El tren está lo suficientemente lleno como para que haya bastantes personas de pie. Aunque el ruido de fondo de las vías contra las ruedas es alto, todo el vagón escucha lo que dice. Pide disculpas si molesta a alguien con su voz. Dice que es todo lo que tiene para ofrecer. Habla de su mala suerte. Y llora. Pero, a pesar de eso, o quizás por eso, comienza a cantar.
Tiene la voz rasgada. Una voz que suena a final de noche después de haber atravesado muchas puertas de muchos bares. Una voz que te escuece por dentro al escucharla. Que deja al vagón mudo.
Cuando termina se desliza entre las personas sin rozarlas (aunque el vagón va lleno, ya lo he comentado) pidiendo dinero o comida. Una chica le da una moneda antes de llegar a la siguiente estación y le dice: tienes una voz preciosa. Ella agacha la cabeza. Llora de nuevo.
Se baja del vagón con sus manos sucias, su voz rota y algunas monedas. Entonces, una niña que consiguió un asiento, le pregunta a su padre: ¿Por qué hay gente pobre? El padre, consciente de que la gente apelotonada no tiene más opción que escuchar su respuesta, contesta: Hay personas que tienen mala suerte, hija.
Siempre que escucho usar la mala suerte como explicación para las desigualdades sociales me acuerdo de Lucía, que ya siendo adolescente sabía encontrar las palabras precisas para explicar que las desigualdades y las injusticias no tienen que ver con la mala suerte sino, más bien, con la acumulación de unos pocos y la desposesión de muchas.
Lucía estudió periodismo pero no tenía dinero para pagarse el máster (o los másteres) y acabó trabajando de lo que pudo. “Si has nacido en una familia como la mía, la vida es como una oca en la que hay muchas casillas dibujadas con laberintos”, decía, “avanzas una, dos, tres casillas y, después, vuelta a casi el principio, ya sabes, si caes en el laberinto vuelves a la casilla número 30. Y coges de nuevo el dado. Tiras. Cuentas. Uno. Dos. Tres. Y vuelves a caer en el laberinto. Regresa.

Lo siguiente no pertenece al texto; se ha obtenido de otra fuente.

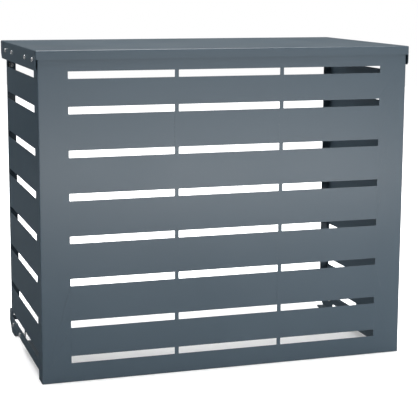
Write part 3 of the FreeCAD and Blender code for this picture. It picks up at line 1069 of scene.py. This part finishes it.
class ScrewedJoint:
    """Button screws with their nuts, which replace the CAD's plain ones."""

    def __init__(self, screws: str, nuts: str, inward: Vector, centres: tuple[Vector, ...]) -> None:
        """Keep the CAD nodes and their axes.

        Args:
            screws: CAD node of the screws.
            nuts: CAD node of the nuts.
            inward: direction from head to tip.
            centres: a point on each axis.
        """
        self.screws = FastenerRow(screws, inward, centres)
        self.nuts = FastenerRow(nuts, inward, centres)

    def build(self, finishes: Finishes) -> None:
        """Build the screws and nuts.

        Args:
            finishes: the materials.
        """
        screw = ButtonScrew()
        head, tip = self.screws.span
        seat = head + screw.head_height
        self.screws.turn(seat, screw.rings(tip - seat), Slot.SCREWS, finishes)
        bearing, _ = self.nuts.span
        self.nuts.turn(seat, LARGE_NUT.rings(bearing - seat), Slot.ZINC, finishes, tube=True)


class StuddedJoint:
    """Weld studs with their nuts, which replace the CAD's plain ones."""

    def __init__(self, studs: str, nuts: str, inward: Vector, centres: tuple[Vector, ...],
                 with_base: bool) -> None:
        """Keep the CAD nodes and their axes.

        Args:
            studs: CAD node of the studs.
            nuts: CAD node of the nuts.
            inward: direction from the weld to the tip.
            centres: a point on each axis.
            with_base: whether the studs have the wide base.
        """
        self.studs = FastenerRow(studs, inward, centres)
        self.nuts = FastenerRow(nuts, inward, centres)
        self.with_base = with_base

    def build(self, finishes: Finishes) -> None:
        """Build the studs and nuts.

        Args:
            finishes: the materials.
        """
        face, tip = self.studs.span
        rings = WeldStud().rings(tip - face, self.with_base)
        self.studs.turn(face, rings, Slot.ZINC, finishes)
        bearing, _ = self.nuts.span
        self.nuts.turn(face, SMALL_NUT.rings(bearing - face), Slot.ZINC, finishes, tube=True)


@dataclass
class Shell:
    """Front panel and side panels, joined by studs inside the front corners."""

    edge: CoatedEdge = CoatedEdge()
    stud_radius: float = M5.outer_radius
    stud_count: int = 4

    def build(self, finishes: Finishes) -> None:
        """Dress the panels and build the corner joints.

        Args:
            finishes: the materials.
        """
        self.edge.dress("front_panel", Slot.PANELS, finishes)
        for side in Side:
            self.edge.dress(f"{side.value}_side_panel", Slot.PANELS, finishes)
            studs = f"{side.value}_corner_studs"
            centres = centres_between(studs, Axis.Z, self.stud_radius, self.stud_count)
            StuddedJoint(studs, f"{side.value}_corner_nuts", side.inward, centres,
                         with_base=False).build(finishes)


@dataclass
class LidTop:
    """Lid with its stiffener, screws, spacers and nuts."""

    edge: CoatedEdge = CoatedEdge()
    screw_edge: float = ButtonScrew.head_radius
    screw_pitch: float = 110.0 * MM

    def build(self, finishes: Finishes) -> None:
        """Dress the lid and build its fastening.

        Args:
            finishes: the materials.
        """
        self.edge.dress("lid", Slot.PANELS, finishes)
        self.edge.dress("lid_stiffener", Slot.BRACKETS, finishes)
        for side in Side:
            screws = f"{side.value}_lid_screws"
            centres = paired_centres(screws, self.screw_edge, self.screw_pitch)
            ScrewedJoint(screws, f"{side.value}_lid_nuts", side.inward, centres).build(finishes)
            self.build_spacers(side, centres, finishes)

    def build_spacers(self, side: Side, centres: tuple[Vector, ...], finishes: Finishes) -> None:
        """Build one side's spacers.

        Args:
            side: the side.
            centres: a point on each screw's axis.
            finishes: the materials.
        """
        row = FastenerRow(f"{side.value}_lid_spacers", side.inward, centres)
        start, end = row.span
        row.turn(start, Spacer().rings(end - start), Slot.SPACERS, finishes, tube=True)


@dataclass
class CornerSupports:
    """Top brackets and rear feet, with their pads, studs and screws."""

    edge: CoatedEdge = CoatedEdge(radius=0.5 * MM)
    pad_edge: CoatedEdge = CoatedEdge(radius=0.35 * MM)
    screw_edge: float = ButtonScrew.head_radius

    def build(self, finishes: Finishes) -> None:
        """Dress the plates and build their fasteners.

        Args:
            finishes: the materials.
        """
        for side in Side:
            for plate in ("front_bracket", "rear_bracket", "rear_foot"):
                self.edge.dress(f"{side.value}_{plate}", Slot.BRACKETS, finishes)
            self.pad_edge.dress(f"{side.value}_foot_pad", Slot.PADS, finishes)
            screws = f"{side.value}_foot_screws"
            centres = centres_between(screws, Axis.Y, self.screw_edge, 2)
            ScrewedJoint(screws, f"{side.value}_foot_nuts", side.inward, centres).build(finishes)
            stud = f"{side.value}_bracket_stud"
            StuddedJoint(stud, f"{side.value}_bracket_nut", Vector((0.0, 1.0, 0.0)),
                         centres_between(stud, Axis.Z, 0.0, 1), with_base=True).build(finishes)


@dataclass
class TopRail:
    """Rail between the side panels at the top of the open back."""

    edge: CoatedEdge = CoatedEdge()

    def build(self, finishes: Finishes) -> None:
        """Dress the rail and build its screws.

        Args:
            finishes: the materials.
        """
        self.edge.dress("rear_top_rail", Slot.BRACKETS, finishes)
        for side in Side:
            screw = f"{side.value}_rail_screw"
            ScrewedJoint(screw, f"{side.value}_rail_nut", Vector((0.0, -1.0, 0.0)),
                         centres_between(screw, Axis.Z, 0.0, 1)).build(finishes)


@dataclass(frozen=True)
class Softbox:
    """Rectangular studio light, sized in metres and in watts. Reflections may leave it out."""

    name: str
    place: tuple[float, float, float]
    aim: tuple[float, float, float]
    width: float
    height: float
    power: float
    reflected: bool = False

    def build(self) -> None:
        """Hang the light."""
        data = bpy.data.lights.new(self.name, "AREA")
        data.shape = "RECTANGLE"
        data.size = self.width
        data.size_y = self.height
        data.energy = self.power
        lamp = bpy.data.objects.new(self.name, data)
        way = Vector(self.aim) - Vector(self.place)
        lamp.location = self.place
        lamp.rotation_mode = "QUATERNION"
        lamp.rotation_quaternion = way.to_track_quat("-Z", "Y")
        lamp.visible_glossy = self.reflected
        lamp.visible_camera = False
        bpy.context.scene.collection.objects.link(lamp)


@dataclass
class Studio:
    """Pale floor with a painted shadow under the cover, soft light and white surroundings."""

    lights: tuple[Softbox, ...] = (
        Softbox("top_light", (0.2, 0.2, 3.4), (0.0, 0.0, 0.4), 2.6, 2.6, 155.0, True),
        Softbox("front_light", (1.0, -3.4, 0.6), (0.1, 0.0, 0.15), 2.0, 1.0, 44.0),
        Softbox("fill_light", (0.7, -2.3, 0.32), (0.35, 0.0, 0.35), 2.6, 0.7, 7.5, True),
        Softbox("strip_light", (0.55, -2.27, 0.19), (0.0, 0.0, 0.5), 1.8, 0.14, 6.0, True),
        Softbox("left_light", (-2.6, 2.6, 1.5), (0.3, 0.0, 0.4), 2.0, 2.0, 60.0),
        Softbox("back_light", (0.2, 3.2, 2.2), (0.0, 0.0, 0.3), 2.4, 2.4, 60.0),
    )
    floor_radius: float = 9.0
    floor_sides: int = 96
    floor_level: float = 0.82
    floor_mottle: float = 0.01
    floor_patches: float = 3.0
    floor_roughness: float = 0.9
    floor_sheen: float = 0.1
    floor_gloss: float = 0.026
    # Rectangle under the cover where the floor's camera-only glow is dimmed: a painted shadow.
    painted_shadow_half: tuple[float, float] = (0.49, 0.36)
    painted_shadow_middle: tuple[float, float] = (0.0, 0.09)
    painted_shadow_glow: float = 0.2
    glow_outside: float = 1.0
    painted_shadow_edge: float = 0.08
    horizon: float = 0.33
    zenith: float = 0.75
    zenith_from: float = 0.8
    reflected_share: float = 0.16

    def build(self) -> None:
        """Build the floor, the lights and the world."""
        self.build_floor()
        self.build_world()
        for light in self.lights:
            light.build()
        bpy.context.scene.view_settings.view_transform = "Standard"
        LOG.info("built the studio")

    def build_floor(self) -> None:
        """Lay the floor, a large disc."""
        mesh = bmesh.new()
        bmesh.ops.create_circle(mesh, cap_ends=True, radius=self.floor_radius,
                                segments=self.floor_sides)
        data = bpy.data.meshes.new("floor")
        mesh.to_mesh(data)
        mesh.free()
        floor = bpy.data.objects.new("floor", data)
        bpy.context.scene.collection.objects.link(floor)
        data.materials.append(self.build_floor_finish())

    def build_floor_finish(self) -> bpy.types.Material:
        """Make the floor's material: matt, clear from below, its camera-only glow dimmed to a
        painted shadow under the cover.

        Returns:
            The material.
        """
        material, tree, shader = new_material("pale_floor")
        path = tree.add("ShaderNodeLightPath").outputs
        mottle = tree.spread(tree.noise(self.floor_patches, 3.0), *NOISE_RANGE,
                             self.floor_level - self.floor_mottle, self.floor_level)
        dimmed = tree.spread(path["Is Glossy Ray"], 0.0, 1.0, 1.0, self.floor_gloss)
        level = tree.maths("MULTIPLY", mottle, dimmed)
        tree.feed(shader.inputs["Base Color"],
                  tree.add("ShaderNodeCombineColor", {0: level, 1: level, 2: level}).outputs[0])
        shader.inputs["Roughness"].default_value = self.floor_roughness
        shader.inputs["Specular IOR Level"].default_value = self.floor_sheen
        # Camera-only glow that is lower inside the rectangle: a painted shadow under the cover.
        glow_and_painted_shadow = tree.spread(self.write_painted_shadow_distance(tree), 0.0, self.painted_shadow_edge,
                           self.painted_shadow_glow, self.glow_outside)
        shader.inputs["Emission Color"].default_value = grey(1.0)
        tree.feed(shader.inputs["Emission Strength"],
                  tree.maths("MULTIPLY", glow_and_painted_shadow, path["Is Camera Ray"]))
        below = tree.add("ShaderNodeNewGeometry").outputs["Backfacing"]
        tree.feed(shader.inputs["Alpha"], tree.maths("SUBTRACT", 1.0, below))
        return material

    def write_painted_shadow_distance(self, tree: Tree) -> Socket:
        """Distance from the rectangle of painted shadow under the cover, below 0 inside it.

        Args:
            tree: the floor's tree.

        Returns:
            The distance in metres.
        """
        place = tree.add("ShaderNodeTexCoord").outputs["Object"]
        parts = tree.add("ShaderNodeSeparateXYZ", {0: place}).outputs
        beyond = []
        for axis, half, middle in zip("XY", self.painted_shadow_half, self.painted_shadow_middle):
            off = tree.maths("ABSOLUTE", tree.maths("SUBTRACT", parts[axis], middle))
            beyond.append(tree.maths("SUBTRACT", off, half))
        return tree.maths("MAXIMUM", *beyond)

    def build_world(self) -> None:
        """White behind the cover, and a soft sky from horizon to zenith as its light."""
        world = bpy.data.worlds.new("surroundings")
        bpy.context.scene.world = world
        world.use_nodes = True
        tree = Tree(world.node_tree)
        way = tree.add("ShaderNodeTexCoord").outputs["Generated"]
        height = tree.add("ShaderNodeSeparateXYZ", {0: way}).outputs["Z"]
        sky = tree.spread(height, 0.0, self.zenith_from, self.horizon, self.zenith)
        path = tree.add("ShaderNodeLightPath").outputs
        dimmed = tree.spread(path["Is Glossy Ray"], 0.0, 1.0, 1.0, self.reflected_share)
        level = tree.maths("MAXIMUM", tree.maths("MULTIPLY", sky, dimmed), path["Is Camera Ray"])
        background = world.node_tree.nodes["Background"]
        background.inputs["Color"].default_value = grey(1.0)
        tree.feed(background.inputs["Strength"], level)


@dataclass(frozen=True)
class StudioCamera:
    """Camera a little above the lid, out to the left, seeing the front and the left side."""

    place: tuple[float, float, float] = (-1.038, -3.301, 1.019)
    yaw: float = math.radians(17.96)
    down: float = math.radians(9.17)
    roll: float = math.radians(0.27)
    lens: float = 107.0
    shift_y: float = -0.065

    def build(self) -> None:
        """Make the camera and give it to the scene."""
        ahead = Vector((math.sin(self.yaw) * math.cos(self.down),
                        math.cos(self.yaw) * math.cos(self.down), -math.sin(self.down)))
        right = Vector((math.cos(self.yaw), -math.sin(self.yaw), 0.0))
        up = right.cross(ahead)
        tilted_right = right * math.cos(self.roll) + up * math.sin(self.roll)
        tilted_up = up * math.cos(self.roll) - right * math.sin(self.roll)
        turn = Matrix((tilted_right, tilted_up, -ahead)).transposed().to_4x4()
        data = bpy.data.cameras.new("camera")
        data.lens = self.lens
        data.shift_y = self.shift_y
        camera = bpy.data.objects.new("camera", data)
        camera.matrix_world = Matrix.Translation(self.place) @ turn
        bpy.context.scene.collection.objects.link(camera)
        bpy.context.scene.camera = camera


def main() -> None:
    """Build the cover's looks round the frame."""
    logging.basicConfig(level=logging.INFO, format="%(name)s: %(message)s")
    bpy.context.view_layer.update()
    StudioCamera().build()
    Studio().build()
    finishes = Finishes(Effects())
    for assembly in (Shell(), LidTop(), CornerSupports(), TopRail()):
        assembly.build(finishes)


if __name__ == "__main__":
    main()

Toma impulso, otra vez, comienza. Y llega un momento que comprendes que el juego está hecho así, que algunos ya nacen por delante de todas las casillas en las que hay dibujado un laberinto y que tú tienes que sortearlos todos. El laberinto, la posada, la cárcel, la calavera. Y que eso no depende de tu suerte. Que vuelves una y otra vez a la casilla número 30 porque todo está montado para que haya gente que tenga muy difícil llegar al final del juego. Porque todo depende de las reglas. De quién las decide. De unas reglas amañadas, sucias, pensadas para que creas que lo que te pasa es que tienes mala suerte con los dados. Pensadas para que no caigas en que el problema es que tu casilla de salida es diferente según el extracto social del que provienes.
La mala suerte se tiene o no se tiene, no se puede cambiar. Pero si sabes que el juego es una forma de organización social que no depende del azar, entonces te das cuenta que se pueden hacer cosas para cambiar las reglas”.
Seguro que si Lucía hubiera estado en ese vagón se habría acercado a la chica de la voz rasgada. No sé si para hablarle de lo que piensa sobre la mala suerte o para ponerse a cantar con ella.
Porque cantar, a menudo, es una forma de tejer prendas contra el frío.